Deutsche Asset & Wealth Management was granted a temporary exemption by the Department of Labor on Friday, allowing it to continue serving pension fund clients while its Deutsche Securities Korea Co. affiliate awaits sentencing in a market manipulation criminal case.
Such exemptions are required whenever a money manager’s affiliates or parent are convicted on criminal charges.
The nine-month exemption allows DeAWM, which ran $11.5 billion in U.S. institutional tax-exempt assets as of Dec. 31, to continue serving as a qualified professional asset manager, or QPAM, for ERISA-covered assets for nine months following the entering of the DSK judgment in South Korea, a date for which has not been set.
DeAWM would need another exemption after nine months.
On July 16, the Department of Labor tentatively denied Deutsche Bank AG’s QPAM request in a separate criminal case involving Deutsche Bank affiliate DB Group Services UK Ltd. for manipulating benchmark interest rates. If that denial is made permanent, Deutsche Bank will no longer have a QPAM exemption once the DSK-related one ends after nine months. DOL and Deutsche officials are meeting to address concerns raised in the second request related to the U.K. affiliate.
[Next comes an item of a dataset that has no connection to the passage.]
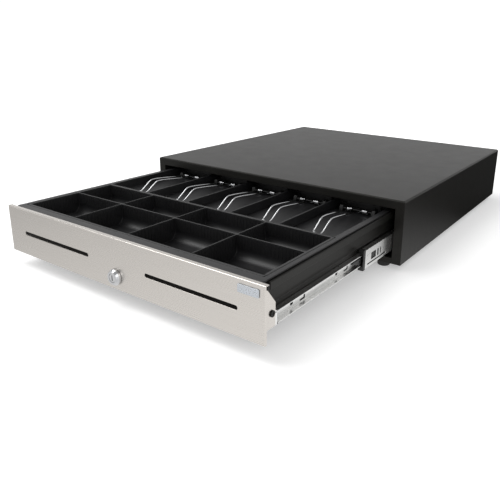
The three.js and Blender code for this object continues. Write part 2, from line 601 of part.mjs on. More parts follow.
function drawerPan() {
  const t = PAN_SHEET;
  const [y0, y1] = PAN_Y;
  const body = prism(panSection(), 'xz', y0, y1);
  const inside = block([t - PAN_HALF, PAN_HALF - t], [y0 + t, y1 - t], [PAN_Z0 + t, PAN_TOP + BEYOND]);
  const lip = PAN_HALF - 2 * t;
  const frontLip = block([-lip, lip], [y0 - BEYOND, y0 + t / 2], [PAN_TOP - 1.5 * t, PAN_TOP - t / 2]);
  const windows = SIDES.map(([, side]) =>
    prism(slotShape(side * SLOT.x, SLOT.panGrow), 'xz', y0 - BITE, y0 + BEYOND, 5));
  return cut(join(cut(body, inside), frontLip), ...windows);
}

// The bracket that carries the panel: an ear at each end, joined by a strip over the slots.
function earBracket() {
  const e = EAR_BRACKET;
  const x1 = PANEL_HALF - PANEL_SHEET - e.inset;
  const plate = prism(outline([e.frontY, e.hipZ], [e.hipY, e.hipZ], [e.hipY, e.foot], [e.rearY, e.foot],
    [e.rearY, e.shoulderZ], [e.shoulderY, e.shoulderZ], [e.shoulderY, e.top], [e.frontY, e.top]),
  'yz', x1 - e.sheet, x1);
  const ear = cut(plate, rod('x', e.holeR, x1 - BEYOND, x1 + BEYOND, EAR.screw, 12));
  const half = x1 - e.sheet / 2;
  const strip = block([-half, half], [e.stripY, e.stripY + e.sheet], e.stripZ);
  return join(strip, ear, toSolid(mirrored(toGeometry(ear))));
}

// The catch on the back of the pan: a plate with an arm that ends in a downward hook.
function latchStriker() {
  const { half, sheet, z, armHalf, armZ, reach, hookY, hookZ } = STRIKER;
  const y0 = PAN_Y[1] + GAP;
  const plate = block([-half, half], [y0, y0 + sheet], z);
  const arm = block([-armHalf, armHalf], [y0, y0 + reach], armZ);
  const hook = block([-armHalf, armHalf], [y0 + hookY, y0 + reach], [hookZ, armZ[1]]);
  return join(plate, arm, hook);
}

add(drawerGroup, 'drawer_pan', drawerPan(), MATERIAL.coating);
add(drawerGroup, 'ear_bracket', earBracket(), MATERIAL.zinc);
add(drawerGroup, 'latch_striker', latchStriker(), MATERIAL.zinc);

// ---------------------------------------------------------------- till tray
const trayGroup = new THREE.Group();
drawerGroup.add(trayGroup);

const grown = ([from, to], by) => [from - by, to + by];

function tillTray() {
  const flange = prism(roundedRect([-TRAY_HALF, TRAY_HALF], TRAY_Y, TRAY_CORNER), 'xy',
    TRAY_TOP - TRAY_WALL, TRAY_TOP, 4);
  const tub = block([-TUB_HALF, TUB_HALF], TUB_Y, [NOTE_FLOOR - TRAY_WALL, TRAY_TOP - TRAY_WALL / 2]);
  const coinHole = block(grown([-COIN_HALF, COIN_HALF], SLIDE_GAP), grown(COIN_Y, SLIDE_GAP), [0, CASE_TOP]);
  const rimRecess = block(grown([-COIN_RIM.half, COIN_RIM.half], SLIDE_GAP), grown(COIN_RIM.y, SLIDE_GAP),
    [COIN_RIM.z0 - GAP, CASE_TOP]);
  const side = TUB_HALF - TRAY_WALL - BITE;
  const noteWell = block([-side, side], [NOTE_Y0, TUB_Y[1] - TRAY_WALL], [NOTE_FLOOR, CASE_TOP]);
  return cut(join(flange, tub), coinHole, rimRecess, noteWell);
}

// A coin cup's section along y: straight walls over a floor that curves up at both ends.
function cupSection(y0, y1) {
  const r = CUP_SCOOP_R;
  const shape = new THREE.Shape();
  shape.moveTo(y1, TRAY_TOP + BEYOND);
  shape.lineTo(y0, TRAY_TOP + BEYOND);
  shape.absarc(y0 + r, COIN_Z0 + r, r, Math.PI, Math.PI * 1.5);
  shape.absarc(y1 - r, COIN_Z0 + r, r, -Math.PI / 2, 0);
  return shape;
}

function coinInsert() {
  const body = prism(roundedRect([-COIN_HALF, COIN_HALF], COIN_Y, COIN_CORNER), 'xy',
    COIN_Z0 - COIN_WALL, TRAY_TOP - 0.5, 3);
  const rim = prism(roundedRect([-COIN_RIM.half, COIN_RIM.half], COIN_RIM.y, COIN_CORNER), 'xy',
    COIN_RIM.z0, TRAY_TOP, 3);
  const half = COIN_WALL / 2;
  const rows = [[COIN_Y[0] + COIN_WALL, COIN_ROW_SPLIT - half],
    [COIN_ROW_SPLIT + half, COIN_Y[1] - COIN_WALL]];
  const edge = COIN_HALF - half;
  const walls = [-edge, ...COIN_DIVIDERS, edge];
  const cups = rows.flatMap(([y0, y1]) => walls.slice(1).map((wall, i) =>
    prism(cupSection(y0, y1), 'yz', walls[i] + half, wall - half, 4)));
  return cut(join(body, rim), ...cups);
}

function noteDivider() {
  const y0 = NOTE_Y0 + GAP;
  const y1 = TUB_Y[1] - TRAY_WALL - GAP;
  const z0 = NOTE_FLOOR + GAP;
  const side = outline([y0, z0], [y1, z0], [y1, TRAY_TOP], [y0 + DIVIDER.slopeY, TRAY_TOP],
    [y0, TRAY_TOP - DIVIDER.slopeZ]);
  return prism(side, 'yz', -DIVIDER.half, DIVIDER.half);
}

// The clip's holder: a base plate, a back plate and two posts that carry the hinge pin.
function clipBracket() {
  const z0 = NOTE_FLOOR + GAP;
  const rise = CLIP.z - NOTE_FLOOR;
  const half = CLIP.postHalf;
  const width = CLIP.postX + half;
  const post = outline([-6, 0], [6, 0], [6, 2 * rise], [3, rise + 4], [-3, rise + 4], [-5, rise]);
  const posts = [-1, 1].flatMap((s) => {
    const centre = s * CLIP.postX;
    const geometry = new THREE.ExtrudeGeometry(post, { depth: 2 * half, bevelEnabled: false });
    geometry.applyMatrix4(PLANES.yz).translate(centre - half, CLIP.y + 2, z0);
    const tail = block([centre - half, centre + half], [CLIP.y + CLIP.tailY, CLIP.y + CLIP.baseY[1] - BITE],
      [z0, z0 + CLIP.tailH]);
    return [toSolid(geometry), tail];
  });
  const [front, back] = CLIP.baseY.map((y) => CLIP.y + y);
  const base = block([-width, width], [front, back], [z0, z0 + CLIP.baseSheet]);
  const backPlate = block([-width, width], [back - CLIP.baseSheet, back], [z0, TRAY_TOP - 2]);
  const pin = rod('x', CLIP.pinR, -CLIP.postX, CLIP.postX, [CLIP.y, CLIP.z], 12);
  return join(...posts, base, backPlate, pin);
}

// The spring wire that holds the notes: a long narrow loop that rises to an elbow near its front
// and drops to a turned-up nose, on a sleeve that turns on the hinge pin.
function noteClip() {
  const sleeve = rod('x', CLIP.sleeveR, -CLIP.sleeveHalf, CLIP.sleeveHalf, [0, 0], 16);
  const bore = rod('x', CLIP.pinR + GAP, -CLIP.postX, CLIP.postX, [0, 0], 12);
  const loop = [...CLIP_LEG, CLIP_NOSE, ...CLIP_LEG.map(([x, y, z]) => [-x, y, z]).reverse()];
  return cut(join(sleeve, wire(loop, CLIP.wireR, 48, 6)), bore);
}

add(trayGroup, 'till_tray', tillTray(), MATERIAL.tray);
add(trayGroup, 'coin_insert', coinInsert(), MATERIAL.tray);
for (let i = 1; i < NOTE_BAYS; i += 1) {
  add(trayGroup, `note_divider_${i}`, noteDivider(), MATERIAL.tray)
    .position.x = (i - NOTE_BAYS / 2) * NOTE_PITCH;
}
for (let i = 1; i <= NOTE_BAYS; i += 1) {
  const x = (i - (NOTE_BAYS + 1) / 2) * NOTE_PITCH;
  add(trayGroup, `clip_bracket_${i}`, clipBracket(), MATERIAL.nylon).position.x = x;
  add(trayGroup, `note_clip_${i}`, noteClip(), MATERIAL.chrome).position.set(x, CLIP.y, CLIP.z);
}

// ---------------------------------------------------------------- latch and ejector
const MECH_Z0 = BASE_TOP + GAP;

// The lever that holds the drawer shut, laid out round its pivot: a leg down to a long foot,
// whose front end turns up into the hook.
function latchLever() {
  const l = LATCH;
  const foot = outline([-l.reach, l.footBottom], [l.legHalf, l.footBottom], [l.legHalf, l.footTop],
    [l.hookY[0], l.footTop], [l.hookY[0], l.hookTop], [l.hookY[1], l.hookTop], [-l.reach, l.hookChinZ]);
  const leg = block([-l.half, l.half], [-l.legHalf, l.legHalf], [l.footTop - 2, 0]);
  const boss = rod('x', l.bossR, -l.half, l.half, [0, 0], 20);
  const bore = rod('x', l.boreR, -BEYOND, BEYOND, [0, 0], 16);
  return cut(join(prism(foot, 'yz', -l.half, l.half), leg, boss), bore);
}

function latchBracket() {
  const y = [LATCH.y - CHEEK.half, LATCH.y + CHEEK.half];
  const cheeks = SIDES.map(([, side]) => block(span(side, ...CHEEK.x), y, [MECH_Z0, LATCH.z + CHEEK.rise]));
  const floor = block([-CHEEK.floorHalf, CHEEK.floorHalf], y, [MECH_Z0, MECH_Z0 + CHEEK.sheet]);
  const pin = rod('x', LATCH.pinR, -LATCH.pinHalf, LATCH.pinHalf, [LATCH.y, LATCH.z], 16);
  return join(...cheeks, floor, pin);
}

function solenoidFrame() {
  const { y: [y0, y1], z, half, sheet, rise, boreR } = SOLENOID;
  const ends = [y0, y1].map((y) => block([-half, half], [y, y + sheet], [MECH_Z0, z + rise]));
  const floor = block([-half, half], [y0, y1 + sheet], [MECH_Z0, MECH_Z0 + sheet]);
  return cut(join(...ends, floor), rod('y', boreR, y0 - BITE, y0 + BEYOND, [0, z], 20));
}

function solenoidCoil() {
  const { y: [y0, y1], z, sheet, coilR, boreR } = SOLENOID;
  const wound = rod('y', coilR, y0 + sheet + GAP, y1 - GAP, [0, z], 28);
  return cut(wound, rod('y', boreR, y0, y1 + BITE, [0, z], 20));
}

function solenoidPlunger() {
  const { z, rodR, capR, capL, capGap, rodL } = SOLENOID;
  const y0 = LATCH.y + LATCH.legHalf + capGap;
  const cap = rod('y', capR, y0, y0 + capL, [0, z], 20);
  return join(cap, rod('y', rodR, y0 + BITE, y0 + rodL, [0, z], 20));
}

function microSwitch() {
  const [x0, x1] = SWITCH.x;
  const body = block(SWITCH.x, SWITCH.y, [MECH_Z0, MECH_Z0 + SWITCH.height]);
  const leaf = prism(outline(...SWITCH.leaf.map(([y, z]) => [y, MECH_Z0 + z])), 'yz',
    x0 + SWITCH.leafInset, x1 - SWITCH.leafInset);
  return join(body, leaf);
}

function ejectorHousing() {
  const { x, z, y: [y0, y1], tubeR, boreR, endWall } = EJECTOR;
  const { footInset, saddleHalf, saddleTop, padHalf, padSheet } = EJECTOR;
  const tube = rod('y', tubeR, y0, y1, [x, z]);
  const bore = rod('y', boreR, y0 - BITE, y1 - endWall, [x, z], 20);
  const length = [y0 + footInset, y1 - footInset];
  const saddle = block([x - saddleHalf, x + saddleHalf], length, [MECH_Z0, saddleTop]);
  const pad = block([x - padHalf, x + padHalf], length, [MECH_Z0, MECH_Z0 + padSheet]);
  return cut(join(tube, saddle, pad), bore);
}

function ejectorPlunger() {
  const { x, z, headR, headL, headGap, rodR, rodEnd } = EJECTOR;
  const y0 = PAN_Y[1] + headGap;
  const head = rod('y', headR, y0, y0 + headL, [x, z], 20);
  return join(head, rod('y', rodR, y0 + headL / 2, rodEnd, [x, z], 20));
}

function ejectorSpring() {
  const { y: [y0, y1], radius, wireR, turns, pointsPerTurn } = SPRING;
  const count = turns * pointsPerTurn;
  const helix = Array.from({ length: count + 1 }, (_, i) => {
    const angle = (2 * Math.PI * i) / pointsPerTurn;
    return [EJECTOR.x + radius * Math.cos(angle), y0 + ((y1 - y0) * i) / count,
      EJECTOR.z + radius * Math.sin(angle)];
  });
  return wire(helix, wireR, turns * 10, 5);
}

add(caseGroup, 'latch_bracket', latchBracket(), MATERIAL.zinc);
add(caseGroup, 'latch_lever', latchLever(), MATERIAL.zinc).position.set(0, LATCH.y, LATCH.z);
add(caseGroup, 'solenoid_frame', solenoidFrame(), MATERIAL.zinc);
add(caseGroup, 'solenoid_coil', solenoidCoil(), MATERIAL.copper);
add(caseGroup, 'solenoid_plunger', solenoidPlunger(), MATERIAL.zinc);
add(caseGroup, 'micro_switch', microSwitch(), MATERIAL.nylon);
add(caseGroup, 'ejector_housing', ejectorHousing(), MATERIAL.nylon);
add(caseGroup, 'ejector_plunger', ejectorPlunger(), MATERIAL.zinc);
add(caseGroup, 'ejector_spring', ejectorSpring(), MATERIAL.zinc);

// ---------------------------------------------------------------- whole object
const cashDrawer = new THREE.Group();
cashDrawer.add(caseGroup, midGroup, outerCageGroup, innerCageGroup, drawerGroup);
cashDrawer.position.y = (EXTENSION + LOCK.proud - CASE_D) / 2;

export default cashDrawer;
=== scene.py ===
import json
import math

import bmesh
import bpy
from mathutils import Matrix, Vector


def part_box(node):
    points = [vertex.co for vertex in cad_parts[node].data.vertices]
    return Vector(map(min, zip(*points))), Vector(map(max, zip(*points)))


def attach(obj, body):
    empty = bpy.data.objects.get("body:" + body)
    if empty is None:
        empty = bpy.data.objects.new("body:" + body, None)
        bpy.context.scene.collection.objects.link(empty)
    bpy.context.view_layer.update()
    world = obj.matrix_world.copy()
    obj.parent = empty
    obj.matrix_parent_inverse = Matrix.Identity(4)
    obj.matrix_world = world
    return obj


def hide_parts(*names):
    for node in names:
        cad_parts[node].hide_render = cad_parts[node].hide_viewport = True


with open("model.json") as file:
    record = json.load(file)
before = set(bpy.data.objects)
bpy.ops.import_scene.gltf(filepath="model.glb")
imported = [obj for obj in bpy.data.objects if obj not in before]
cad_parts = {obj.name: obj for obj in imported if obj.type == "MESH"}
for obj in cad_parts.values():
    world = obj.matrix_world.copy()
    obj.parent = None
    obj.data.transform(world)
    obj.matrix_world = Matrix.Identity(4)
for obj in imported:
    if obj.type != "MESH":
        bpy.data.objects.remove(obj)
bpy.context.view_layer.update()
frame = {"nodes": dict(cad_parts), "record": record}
BODY_OF = {n: body for body, members in frame["record"]["behaviour"]["bodies"].items() for n in members}
SLOT_OF = {s["node"]: s["material_slot"] for s in frame["record"]["subparts"]}
MM = 0.001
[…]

In a Friday Federal Register notice, DOL’s Employee Benefits Security Administration said that without the temporary exemption, “plans and IRAs with assets managed by the DB QPAMs may incur substantial costs in being forced to liquidate and reinvest their portfolios, and hire new investment managers on short notice. This exemption insulates these plans and IRAs from such sudden costs and/or losses, in a manner that is protective of the plans and IRAs.”
The exemption contains several conditions, including an independent audit and “rigorous training” on fiduciary duties and ethical conduct. DeAWM must permit plans to transfer their assets to another manager without additional fees or charges.
EBSA officials stressed in the notice that plan fiduciaries are “under a continuing duty to monitor the service provider’s performance at reasonable intervals. … Such review may cause the appointing fiduciary to reconsider the prudence of employing the fiduciary as a service provider to its ERISA-covered plan.”
Deutsche Bank spokeswoman Catherine Wooters declined to comment on the temporary exemption.